Nach dem Rückzug der russischen Truppen waren im Ort Butscha zahlreiche Leichen von Zivilisten gefunden worden. Die ukrainische und russische Regierung geben sich gegenseitig die Schuld. Der Vorwurf von Kriegsverbrechen an die Adresse Moskaus hat im Westen die Diskussion über einen Einfuhrstopp für Kohle, Öl und Erdgas aus Russland angeheizt. Auch Bundeswirtschaftsminister Robert Habeck (Grüne) unterstütze Sanktionen gegen Kohleimporte, hieß es.
Unklar blieb zunächst, wann die Maßnahme greifen soll. Die geplante Verringerung des Kohleimports scheint aber nur einen kleinen Teil der gesamten EU-Einfuhren aus Russland zu betreffen. Als weitere Maßnahmen standen auf der Sanktionsliste unter anderem das Verbot der Einfuhr von Holz, Zement, Gummi,
Kaviar, Wodka in die EU und zusätzliche Strafen gegen russische Banken. Zuletzt hatte Habeck sich gegen den sofortigen Stopp der Energielieferungen aus Russland ausgesprochen. Sonst werde die deutsche Wirtschaft schwer geschädigt. Russische Steinkohle mache etwa die Hälfte des deutschen Kohleverbrauchs aus, so das Wirtschaftsministerium.

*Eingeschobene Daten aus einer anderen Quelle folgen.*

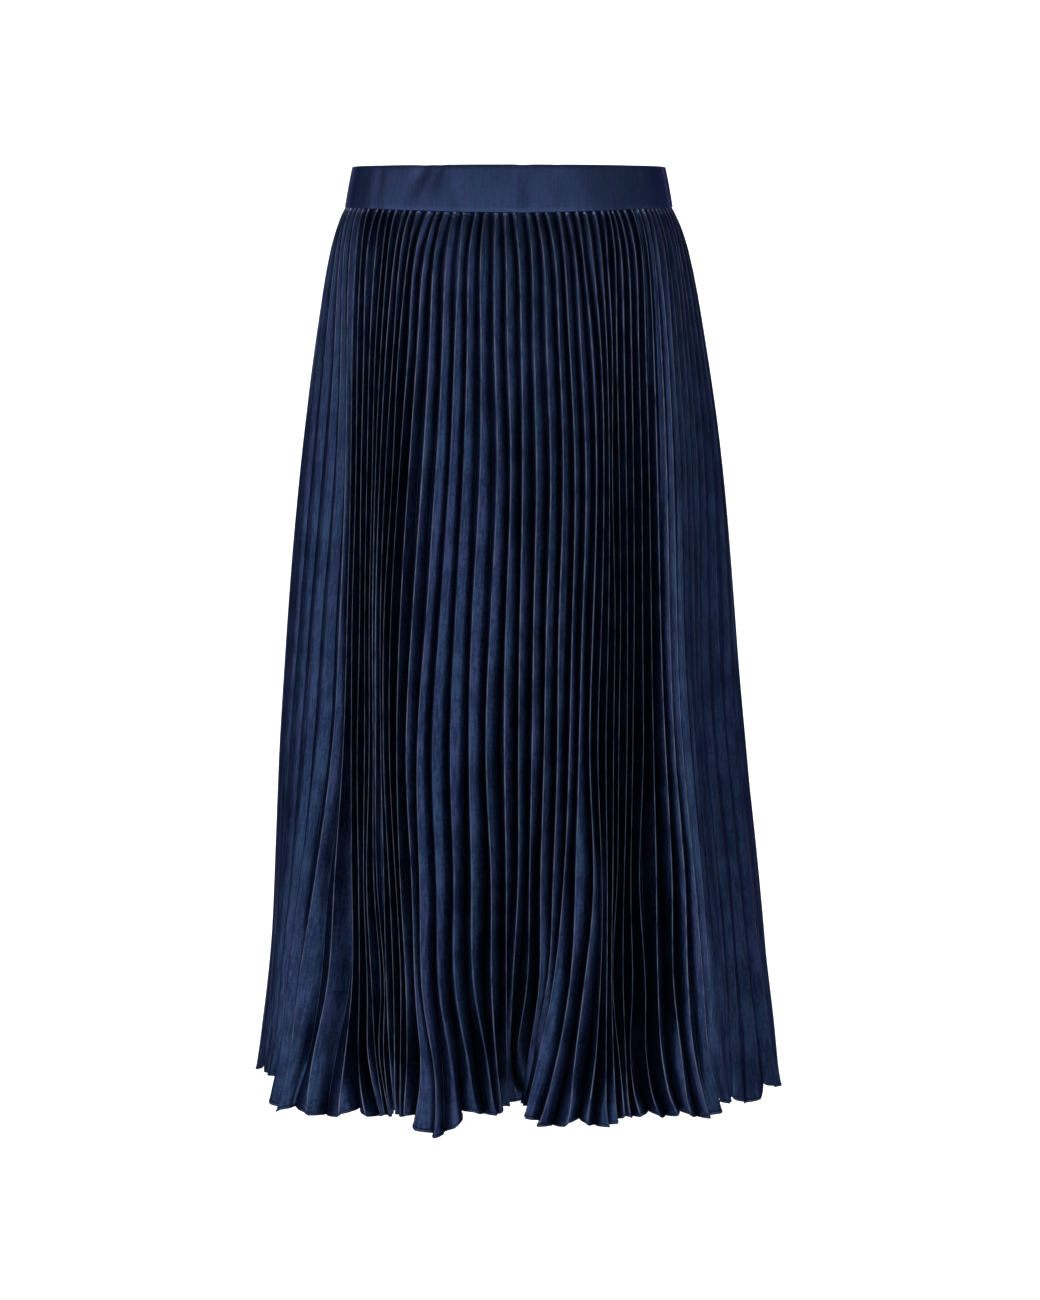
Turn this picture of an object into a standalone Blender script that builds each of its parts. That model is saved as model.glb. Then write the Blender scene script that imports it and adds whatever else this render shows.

Der Brennstoff wird unter anderem in Kraftwerken zur Stromerzeugung und in der Stahlindustrie eingesetzt. Habecks Plan war bisher, die Importe aus Russland „in den nächsten Wochen“auf 25 Prozent zu verringern und bis zum Herbst möglichst einzustellen.
2021 wurde laut Bundesverband der Energiewirtschaft (BDEW) knapp zehn Prozent des in Deutschland erzeugten Stroms in SteinkohleKraftwerken produziert. „Steinkohle wird weltweit gehandelt, bei reduzierten Lieferungen aus Russland können unter bestimmten Voraussetzungen Lieferungen aus anderen Staaten erhöht werden.“Grundsätzlich gehe es aber um die Unabhängigkeit von fossilen Energieträgern und den Umstieg auf erneuerbare Quellen, erklärte der Verband.
Die geplante Verringerung beim Import von Kohle treffe weder den russischen Präsidenten Wladimir Putin noch Deutschland sonderlich hart, sagte der Ökonomie-Professor Jens Südekum (Uni Düsseldorf). „Wir wollten bis Mitte des Jahres ohnehin unabhängig von russischer Kohle sein, nun geht es noch etwas schneller“, so Südekum.